I am using the following naming convention for the files. Filenames train∗,
test∗ and valid∗ denote the training, test and validation data respectively.
train c[i] d[j].csv where i and j are integers contains training data having j examples generated from the formula having i clauses. For example, the file with
filename train c500 d100 contains 100 examples generated from the formula
having 500 clauses. Note: Do not mix and match the datasets. For example,
do not train using train c500 d100.csv and test using test c500 d5000.csv.
1
1. (15 points) Use the sklearn.tree.DecisionTreeClassifier
on the 15 datasets. Use the validation set to tune the parameters (see the
documentation for parameters; e.g., criterion, splitter, max depth, etc.). After tuning the parameters, mix the training and validation sets, relearn the
decision tree using the “best parameter settings found via tuning” and report
the accuracy and F1 score on the test set.
For each dataset, also report the
“best parameter settings found via tuning.” (Note that we expect that no two
students will have the same “best parameter settings”’).
2. (15 points) Repeat the experiment described above using:
sklearn.ensemble.BaggingClassifier with “DecisionTreeClassifier” as the
base estimator.
Again, use the validation set to tune the parameters, mix training and validation after tuning to learn a new classifier and report (a) Best parameter
settings after tuning and (b) Classification accuracy and F1 score.
3. (15 points) Repeat the experiment described above using:
sklearn.ensemble.RandomForestClassifier.
4. (15 points) Repeat the experiment described above using:
sklearn.ensemble.GradientBoostingClassifier.
5. (15 points) Record the classification accuracy and F1 score for each dataset and
classifier (recall that we have four classifiers and we are using the best/tuned
parameter settings for the classifier) in a table and then answer the following
questions using the table:
• Which classifier (among the four) yields the best overall generalization
accuracy/F1 score? Based on your ML knowledge, why do you think the
“classifier” achieved the highest overall accuracy/F1 score.
• What is the impact of increasing the amount of training data on the
accuracy/F1 scores of each of the four classifiers.
• What is the impact of increasing the number of features on the accuracy/F1 scores of each of the four classifiers.
6. (Extra credit, 5 points) Evaluate the four tree classifiers you used above on
the MNIST dataset from Homework 2 (do not compute F1 scores on MNIST,
just classification accuracy). Which classifier among the four yields the best
generalization accuracy on the MNIST dataset and why?

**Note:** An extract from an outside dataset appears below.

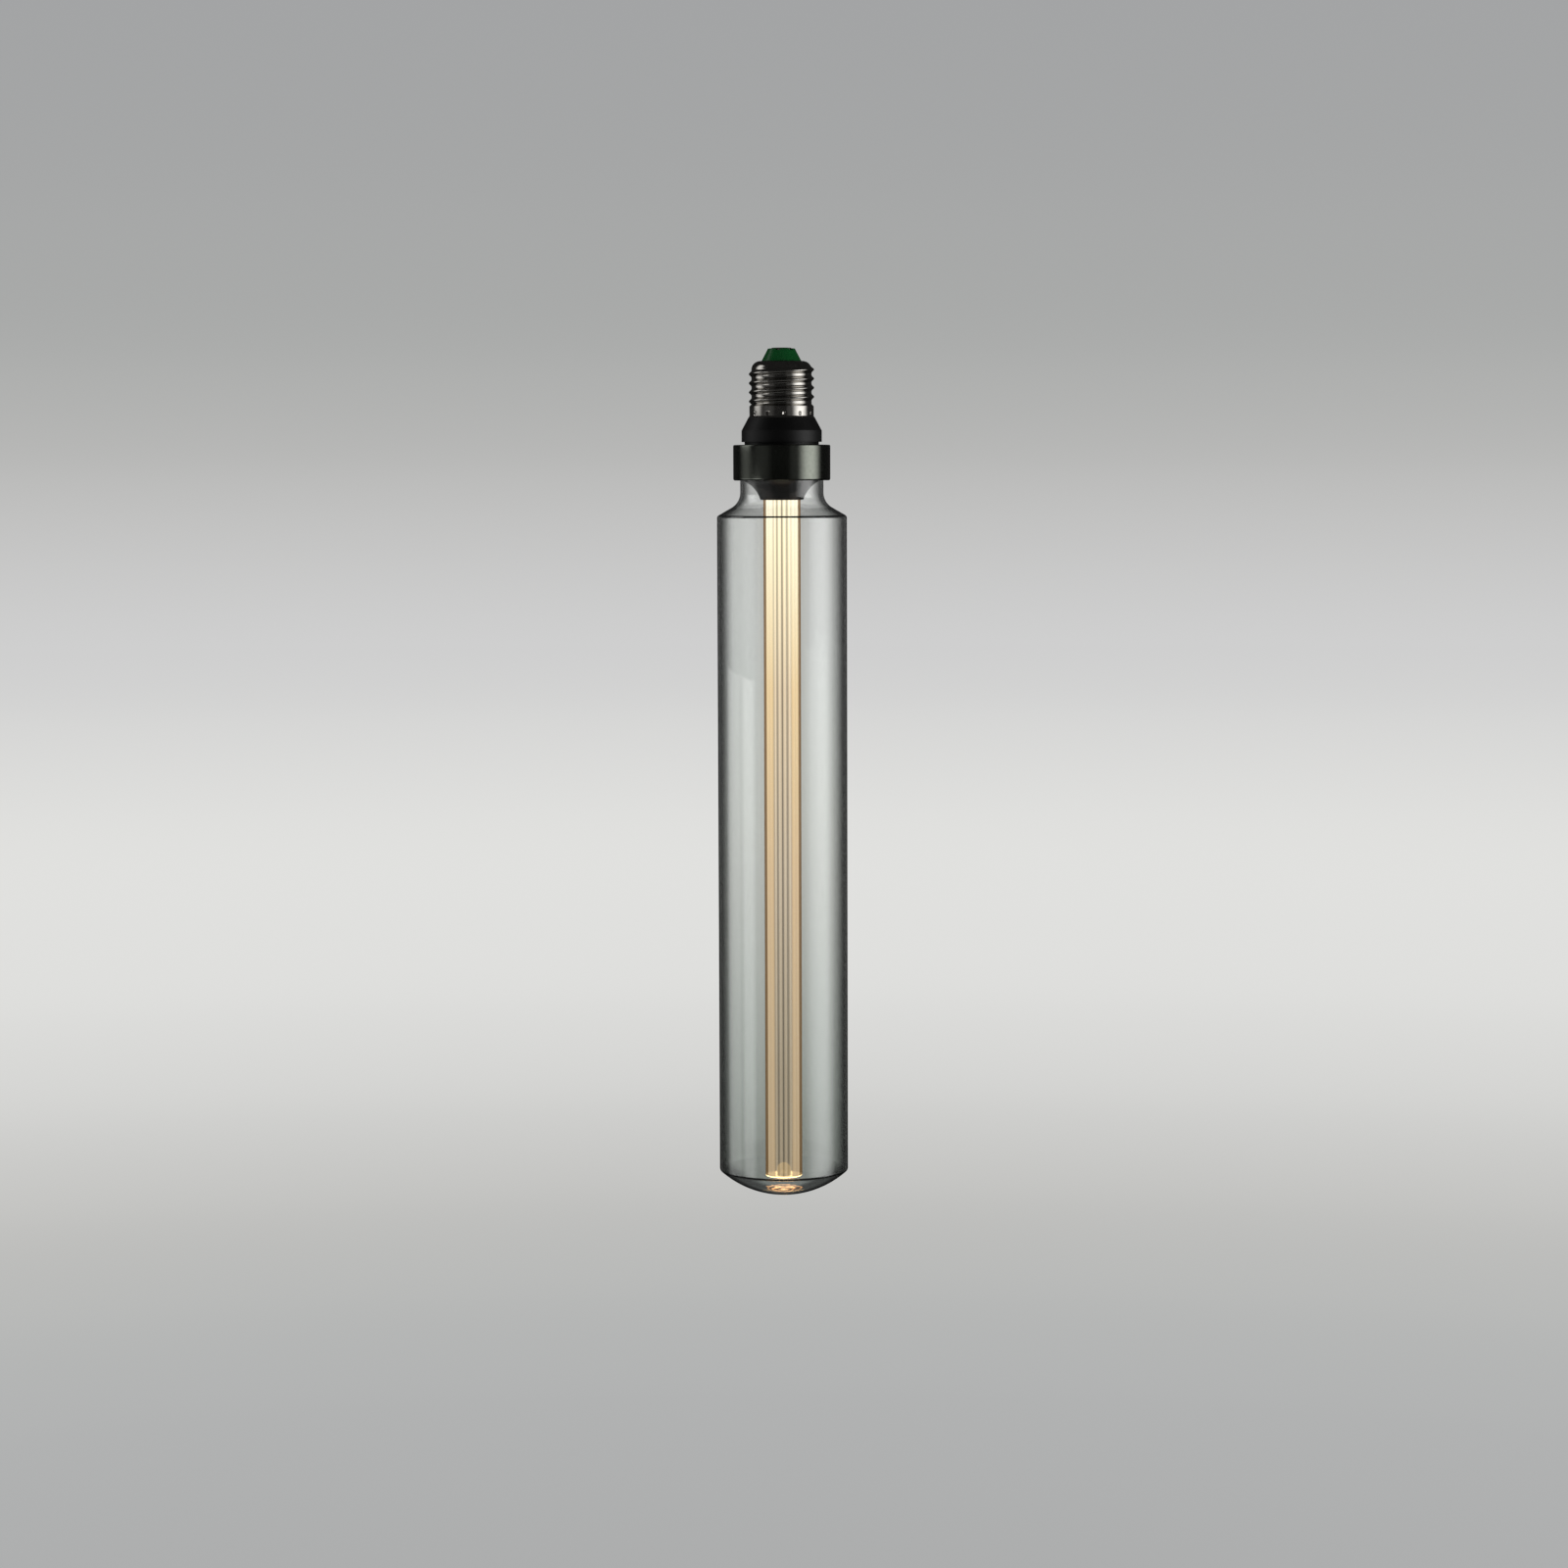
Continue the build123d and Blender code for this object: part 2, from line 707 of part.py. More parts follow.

What to Turn in for Part 1
• Your code which demonstrates how you set up the experiments and a README
file for using/running the code. Your results should be repeatable.
• Your report describing your results and answers to the questions
2 K-means clustering on images [25 points]
You can use either Java or Python to implement this part.
In this problem, you will use K-means clustering for image compression. We have
provided you with two images.
• Display the images after data compression using K-means clustering for different values of K (2, 5, 10, 15, 20).
• What are the compression ratios for different values of K? Note that you have
to repeat the experiment multiple times with different initializations and report
the average as well as variance in the compression ratio.
• Is there a tradeoff between image quality and degree of compression. What
would be a good value of K for each of the two images?
We have provided you a java template “KMeans.java” which implements various
image input/output operations. You have to implement the function kmeans in
the template. If you want to use python, you will have to replicate the code in
KMeans.java in python (will take roughly 10-15 minutes). Note that you cannot use
scikit learn implementation of k-means for this part.
What to Turn in for Part 2
In a single zip file:
• Your source code for the kmeans algorithm.
• A PDF report containing your write up.
Note that your program must compile and we should be able to replicate your
results. Otherwise no credit will be given.
3